Mamaku Perempuan Hebat, Junjung 700 Ikat Daun Singkong Lewati Jembatan Sungai Barumun

Umum2293 Dilihat

ADA kenangan pilu yang tak bisa aku lupakan. Ketika itu hari Selasa, saat itu hari masih gelap. Mama jatuh dan hanyut di sungai yang deras. Karena jembatan kayu yang mama lewati ambruk, disebabkan jembatan tak kuat memikul beban yang di atasnya ada mamaku.

Pada pagi itu, mama berangkat ke pekan di desa Tanjung, untuk jualan daun singkong dan cabe rawit. Jarak dari kampung kami ke pasar desa Tanjung sekira 5 Km.

Seperti biasanya, setelah seharian kami memetik daun singkong dan cabe rawit di kebun yang baru beberapa bulan kami buka, malam harinya kami sibuk mengikat daun singkong tersebut.

Satu ikatan sebesar pergelangan orang dewasa. Setiap kami panen minimal 700 ikatan. Biasanya, untuk 700 ikatan itu dibawa tiga orang dari kebun kami di gunung Halotan, yaitu ayah, abang Husni dan saya. Sementara mama bawa cabe rawit dalam sebuah kantong yang populer di kampung kami disebut haronduk.

Daun singkong sebanyak itu, disatukan dalam tikar dan diikat. Itu dipikul mama sendirian untuk dibawa ke pekan di pasar Tanjung. Nyaris tak terlihat kepala mama sangkin besarnya bungkusan daun singkong yang dipikul itu.

Setelah selesai shalat subuh, mama membawa 700 ikat daun singkong itu ke pasar dengan cara di jujung di atas kepala. Karena beratnya, untuk mengangkatnya ke kepala mama butuh dua orang.

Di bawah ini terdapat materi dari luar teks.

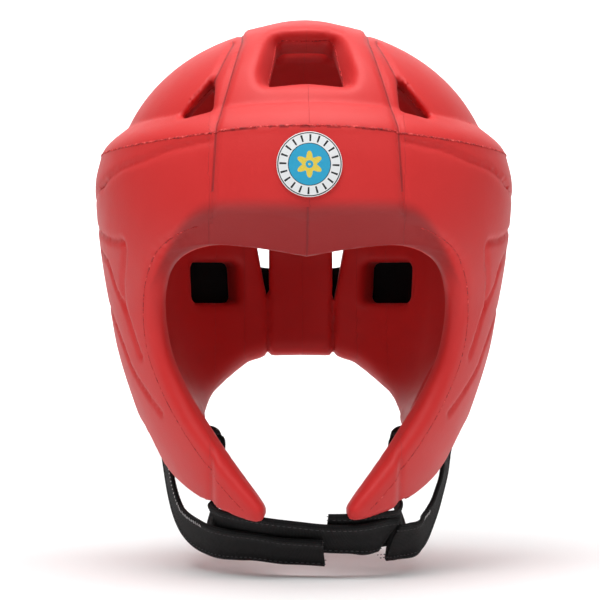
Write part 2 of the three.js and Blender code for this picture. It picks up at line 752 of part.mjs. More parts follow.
// Hollow inside each side wall, where the ear lies.
function earHollow(side) {
  const ball = new THREE.SphereGeometry(earHollowRadius, 18, 10);
  const wall = readColumn(outerSections, 'width', earLevel) * halfWidth - sideFoam;
  const sunk = 0.24 * sideFoam;
  ball.scale((earHollowDepth + sunk) / earHollowRadius, 1, 1);
  ball.translate(side * (wall - sunk), 0.02 * backReach, heightAt(earLevel));
  return solidOf(ball);
}

// A groove of even width along a line on the front or on one side of the shell.
function pressedLine(line, side, view) {
  const span = refine(line, 2).map((row) => [
    view === 'front' ? side * row.across * halfWidth : -row.reach * frontReach,
    heightAt(row.level),
  ]);
  const outline = strip(span, grooveWidth);
  if (view === 'front') return sweepBack(outline, -1.3 * frontReach, 0);
  const at = (x) => outline.map(([y, z]) => new THREE.Vector3(side * x, y, z));
  return loftFlat(at(0.45 * halfWidth), at(1.3 * halfWidth));
}

function pressedLines(side) {
  const lines = [
    pressedLine(visorLine, side, 'front'),
    ...[templeLine, earLine, jawLine, neckLine].map((line) => pressedLine(line, side, 'side')),
  ];
  return lines.reduce((all, line) => all.add(line)).subtract(outerForm(-grooveDepth));
}

// Strip across the back that the elastic band covers, lower at the middle than at its ends.
function bandRegion(width) {
  const end = bandEnd * halfWidth;
  const sag = (x) => heightAt(bandLevel) + bandRise * (x / end) ** 2;
  const steps = Array.from({ length: 17 }, (_, i) => -end + (2 * end * i) / 16);
  const upper = steps.map((x) => [x, sag(x) + width / 2]);
  const lower = steps.map((x) => [x, sag(x) - width / 2]).reverse();
  return sweepBack([...upper, ...lower], 0.25 * backReach, 1.4 * backReach);
}

// A layer that follows the outer form between two distances from it.
const layer = (from, to) => outerForm(to).subtract(outerForm(from));

// Elastic band in its shallow channel over the raised back of the shell.
const bandChannel = () => bandRegion(1.05 * bandWidth).intersect(layer(0, 0.3 * bandWidth));
const rearBand = () => bandRegion(bandWidth).intersect(layer(seatGap, seatGap + bandThickness));

// Round patch bent to the brow.
function patch() {
  const disc = new THREE.CylinderGeometry(badgeRadius, badgeRadius, 4 * badgeRadius, 48);
  disc.translate(badgeShift, -frontReach, heightAt(badgeLevel));
  const under = panelRise + seatGap;
  return solidOf(disc).intersect(layer(under, under + badgeThickness));
}

// Sections of a flat strap, grown all round by the room; its width points back, dipped by the lean.
function strapSections(rows, room) {
  const points = rows.map((row) =>
    new THREE.Vector3(row.across * halfWidth, -row.reach * frontReach, heightAt(row.level)));
  const curve = new THREE.CatmullRomCurve3(points, false, 'centripetal');
  const steps = (rows.length - 1) * 2;
  return Array.from({ length: steps + 1 }, (_, i) => {
    const t = i / steps;
    const centre = curve.getPoint(t);
    const along = curve.getTangent(t);
    const place = Math.min(t * (rows.length - 1), rows.length - 1.001);
    const row = Math.floor(place);
    const lean = radians(THREE.MathUtils.lerp(rows[row].lean, rows[row + 1].lean, place - row));
    const across = new THREE.Vector3(0.3 * centre.x / halfWidth, Math.cos(lean), -Math.sin(lean));
    across.addScaledVector(along, -across.dot(along)).normalize();
    const face = new THREE.Vector3().crossVectors(along, across);
    return [[-1, -1], [1, -1], [1, 1], [-1, 1]].map(([u, v]) =>
      centre.clone().addScaledVector(across, u * (strapWidth / 2 + room))
        .addScaledVector(face, v * (strapThickness / 2 + room)));
  });
}

const ribbon = (rows) => loft(strapSections(rows, 0));

// Space kept clear round a strap, however sharply it bends.
function strapRoom(rows) {
  const loops = strapSections(rows, seatGap);
  const stretch = (loop, i) => [...loops[i], ...loop].map((point) => point.toArray());
  return wasm.Manifold.union(loops.slice(1).map((...at) => wasm.Manifold.hull(stretch(...at))));
}

const both = (make) => make(1).add(make(-1));

const shell = outerForm()
  .add(centrePanel())
  .subtract(headHollow())
  .subtract(both(earHollow))
  .subtract(faceCutter())
  .subtract(belowEdge())
  .subtract(napeCut())
  .subtract(frontVent())
  .subtract(topVent())
  .subtract(both(sideVent))
  .subtract(both(tongueSlit))
  .subtract(both(wingHole))
  .subtract(both(strapSlot))
  .subtract(strapRoom(leftStrap))
  .subtract(strapRoom(rightStrap))
  .subtract(bandChannel())
  .subtract(both(pressedLines));

const headguard = new THREE.Group();
headguard.add(
  meshOf('shell', shell, foamRed),
  meshOf('badge', patch(), patchWhite),
  meshOf('rear_strap', rearBand(), elasticBlack),
  meshOf('chin_strap_left', ribbon(leftStrap), webbingBlack),
  meshOf('chin_strap_right', ribbon(rightStrap), webbingBlack),
);

export default headguard;
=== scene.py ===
"""Looks of an open-face foam head guard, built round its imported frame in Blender."""

import math

import bmesh
import bpy
import numpy as np
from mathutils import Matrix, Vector


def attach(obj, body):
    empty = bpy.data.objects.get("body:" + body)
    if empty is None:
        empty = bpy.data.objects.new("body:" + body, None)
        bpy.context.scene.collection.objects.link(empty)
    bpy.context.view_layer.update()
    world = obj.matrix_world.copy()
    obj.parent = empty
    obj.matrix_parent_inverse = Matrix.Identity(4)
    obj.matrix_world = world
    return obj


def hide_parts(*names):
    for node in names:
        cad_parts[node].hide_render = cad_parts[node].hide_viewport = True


bl_info = {
    "name": "Foam head guard",
    "version": (1, 0, 0),
    "blender": (4, 5, 0),
    "location": "View3D > Sidebar > Head guard",
    "description": "Builds a moulded foam head guard with straps, patch and studio",
    "category": "Object",
}

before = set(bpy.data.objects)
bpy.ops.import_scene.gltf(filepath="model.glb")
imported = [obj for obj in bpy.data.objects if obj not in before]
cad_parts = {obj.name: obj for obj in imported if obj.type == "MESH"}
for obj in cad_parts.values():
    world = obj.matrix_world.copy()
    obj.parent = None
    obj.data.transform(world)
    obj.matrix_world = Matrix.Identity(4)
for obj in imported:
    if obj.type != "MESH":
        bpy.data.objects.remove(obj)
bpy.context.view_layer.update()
MM = 0.001

# Sizes of the form, in mm.
HALF_WIDTH = 110
DOME_HALF_WIDTH = 100.5
FRONT_REACH = 130
DOME_FRONT_REACH = 119
BACK_REACH = 122
SHOULDER_DROP = 84
CHEEK_DROP = 261
SIDE_DROOP = 9
BACK_DROOP = 12
DROOP_SOFTNESS = 0.14
LEDGE_HEIGHT = 12.5
LEDGE_FADE_HEIGHT = 46
DOME_END_HEIGHT = -31.8
CROWN_FOAM = 16.5
SIDE_FOAM = 25
BROW_FOAM = 28
NAPE_FOAM = 21
RIM_BEVEL = 9
BROW_BEVEL = 20
RIM_DEPTH = 17
PANEL_RISE = 1.6
SHOULDER = CROWN_FOAM - SHOULDER_DROP

STRAP_WIDTH = 25
STRAP_THICKNESS = 2.4
BAND_WIDTH = 40
BAND_THICKNESS = 2.6
BADGE_RADIUS = 16
BADGE_THICKNESS = 1.1
BADGE_SHIFT = 0.8
SEAT_GAP = 0.4

# Levels are shares of the drop from the top of the crown to the cheeks' lower edge.
RIDGE_LEVEL = 0.236
FRONT_VENT_LEVEL = 0.158
SIDE_VENT_LEVEL = 0.215
BADGE_LEVEL = 0.309
UNDER_BROW_LEVEL = 0.385
WING_HOLE_LEVEL = 0.517
EAR_LEVEL = 0.53
BAND_LEVEL = 0.572
TONGUE_END_LEVEL = 0.8
SLOT_LEVEL = 0.8335

DOME_POWER = 2.2
BAND_HALF_SHARE = 0.8
BACK_START = 36
SLOT_REACH = 0.09
SLOT_SLOPE = math.radians(18)
WING_HOLE_TURN = math.radians(25)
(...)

Mama membawa daun singkong itu berjalan kaki melewati jalan setapak, licin dan berbatu. Bahkan mama harus menyeberang sungai Barumun yang arusnya deras.

Biasanya kalau hari baru hujan, air sungai Ulu Barumun naik, dan tak bisa dilewati. Saat itu belum ada jembatan. Karena memang sulit membangun jembatan. Sebab kalau sungai lagi banjir, batang sungainya bisa berpindah pindah.

Satu satunya jembatan, ada di hulu Barumun. Jika kita lewat jembatan terebut menambah jarak perjalanan sedikitnya 4 km. Banyak orang memotong jalan dengan menyeberangi sungai Barumun.

Itu sebabnya mama lebih memilih jalan memotong, menyeberangi sungai Barumun yang licin dan berbatu.

Setelah itu baru menelusuri tegalan sawah dan sebuah jembatan kayu yang diikat. Jembatan itu berjarak 10 meter dari pemandian perempuan desa Tanjung. Untuk sampai ke pasar di desa Tanjung harus melewati jalan menanjak.

Hari itu, setelah mama berhasil melalui jalan setapak, licin, berbatu, yang sangat sulit untuk dilalui oleh siapapun, mama masih menyeberangi anak sungai Barumun arusnya deras dengan beban yang sangat berat.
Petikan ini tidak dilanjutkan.